* _Given exercise_:
Filter the records for lines holding the string "parts".

** Begin Data supplied **

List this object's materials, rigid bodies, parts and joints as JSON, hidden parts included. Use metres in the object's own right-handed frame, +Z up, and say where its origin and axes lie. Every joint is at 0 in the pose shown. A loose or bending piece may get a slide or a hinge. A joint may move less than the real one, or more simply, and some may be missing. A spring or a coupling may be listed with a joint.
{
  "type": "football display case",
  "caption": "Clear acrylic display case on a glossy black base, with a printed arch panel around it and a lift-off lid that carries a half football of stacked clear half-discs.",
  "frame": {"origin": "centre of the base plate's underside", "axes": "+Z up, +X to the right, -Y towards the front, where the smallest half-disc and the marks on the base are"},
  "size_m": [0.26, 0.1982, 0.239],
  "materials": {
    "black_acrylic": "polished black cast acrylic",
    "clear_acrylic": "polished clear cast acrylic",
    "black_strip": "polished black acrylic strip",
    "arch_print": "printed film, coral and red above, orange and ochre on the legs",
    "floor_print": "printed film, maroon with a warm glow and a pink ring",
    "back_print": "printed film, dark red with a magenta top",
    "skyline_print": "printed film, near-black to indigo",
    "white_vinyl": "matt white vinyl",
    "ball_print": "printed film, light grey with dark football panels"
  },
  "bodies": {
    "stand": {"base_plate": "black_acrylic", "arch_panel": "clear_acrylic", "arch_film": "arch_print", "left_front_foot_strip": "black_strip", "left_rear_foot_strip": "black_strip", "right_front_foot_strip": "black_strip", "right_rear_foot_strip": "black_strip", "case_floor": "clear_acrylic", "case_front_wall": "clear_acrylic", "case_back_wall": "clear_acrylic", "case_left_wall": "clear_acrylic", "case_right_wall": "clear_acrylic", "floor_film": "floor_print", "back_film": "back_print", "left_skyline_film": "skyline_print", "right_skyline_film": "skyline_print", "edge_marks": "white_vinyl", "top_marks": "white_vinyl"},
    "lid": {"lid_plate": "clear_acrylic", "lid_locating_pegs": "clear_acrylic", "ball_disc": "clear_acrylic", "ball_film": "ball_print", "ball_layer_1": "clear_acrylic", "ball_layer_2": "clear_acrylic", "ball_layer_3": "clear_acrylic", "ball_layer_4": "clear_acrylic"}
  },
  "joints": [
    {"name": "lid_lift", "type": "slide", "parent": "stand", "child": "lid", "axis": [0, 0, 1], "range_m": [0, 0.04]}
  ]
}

** End Data supplied **
** Begin Data supplied **

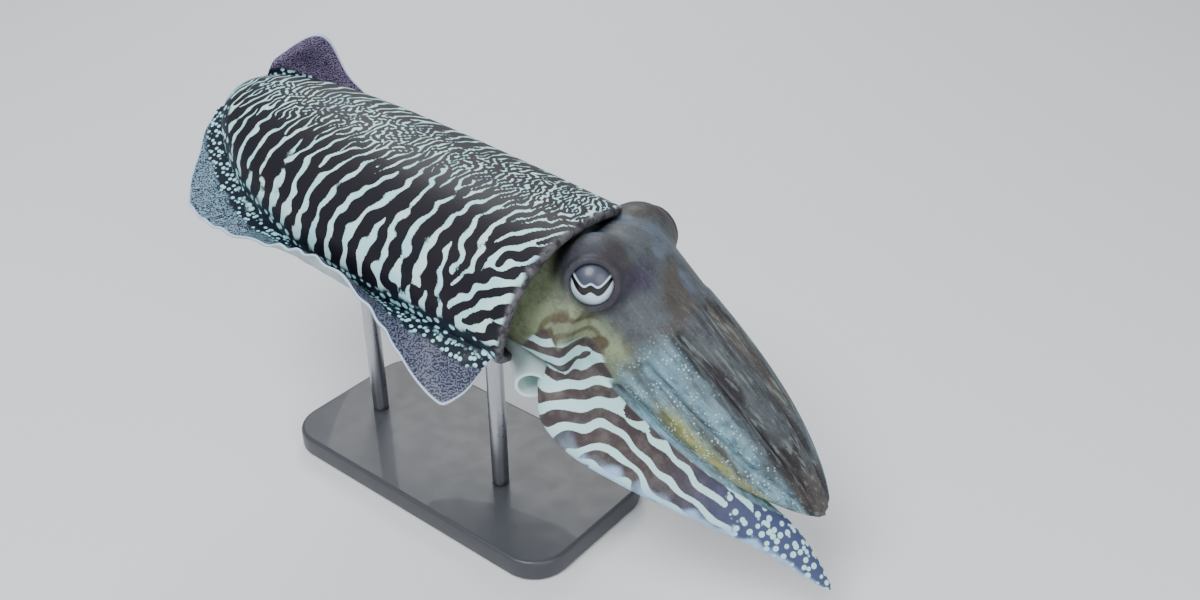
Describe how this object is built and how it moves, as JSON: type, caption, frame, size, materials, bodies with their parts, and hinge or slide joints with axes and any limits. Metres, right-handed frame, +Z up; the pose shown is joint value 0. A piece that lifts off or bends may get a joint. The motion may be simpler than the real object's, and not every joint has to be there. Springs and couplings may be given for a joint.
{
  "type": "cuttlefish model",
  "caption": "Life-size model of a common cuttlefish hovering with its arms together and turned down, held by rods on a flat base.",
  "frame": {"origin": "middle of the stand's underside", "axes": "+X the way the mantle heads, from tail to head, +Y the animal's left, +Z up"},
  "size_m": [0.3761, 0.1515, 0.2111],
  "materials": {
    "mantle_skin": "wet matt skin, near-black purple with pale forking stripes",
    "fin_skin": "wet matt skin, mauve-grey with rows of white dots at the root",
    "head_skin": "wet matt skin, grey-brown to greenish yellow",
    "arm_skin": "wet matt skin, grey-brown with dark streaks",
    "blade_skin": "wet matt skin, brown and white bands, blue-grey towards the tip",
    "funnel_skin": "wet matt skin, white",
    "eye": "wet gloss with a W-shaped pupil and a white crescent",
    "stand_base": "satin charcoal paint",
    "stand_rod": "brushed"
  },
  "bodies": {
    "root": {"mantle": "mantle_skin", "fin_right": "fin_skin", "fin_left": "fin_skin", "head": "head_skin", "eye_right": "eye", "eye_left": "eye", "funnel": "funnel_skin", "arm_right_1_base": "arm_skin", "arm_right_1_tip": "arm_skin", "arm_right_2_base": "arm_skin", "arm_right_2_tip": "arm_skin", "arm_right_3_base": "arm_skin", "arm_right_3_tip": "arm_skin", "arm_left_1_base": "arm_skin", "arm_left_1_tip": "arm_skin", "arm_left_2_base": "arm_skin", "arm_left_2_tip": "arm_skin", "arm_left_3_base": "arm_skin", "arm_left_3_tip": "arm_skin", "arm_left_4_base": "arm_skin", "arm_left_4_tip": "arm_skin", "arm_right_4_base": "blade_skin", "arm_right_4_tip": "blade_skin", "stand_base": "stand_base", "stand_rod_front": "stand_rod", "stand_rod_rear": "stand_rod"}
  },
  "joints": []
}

** End Data supplied **

* _Answer to the exercise_:
List this object's materials, rigid bodies, parts and joints as JSON, hidden parts included. Use metres in the object's own right-handed frame, +Z up, and say where its origin and axes lie. Every joint is at 0 in the pose shown. A loose or bending piece may get a slide or a hinge. A joint may move less than the real one, or more simply, and some may be missing. A spring or a coupling may be listed with a joint.
Describe how this object is built and how it moves, as JSON: type, caption, frame, size, materials, bodies with their parts, and hinge or slide joints with axes and any limits. Metres, right-handed frame, +Z up; the pose shown is joint value 0. A piece that lifts off or bends may get a joint. The motion may be simpler than the real object's, and not every joint has to be there. Springs and couplings may be given for a joint.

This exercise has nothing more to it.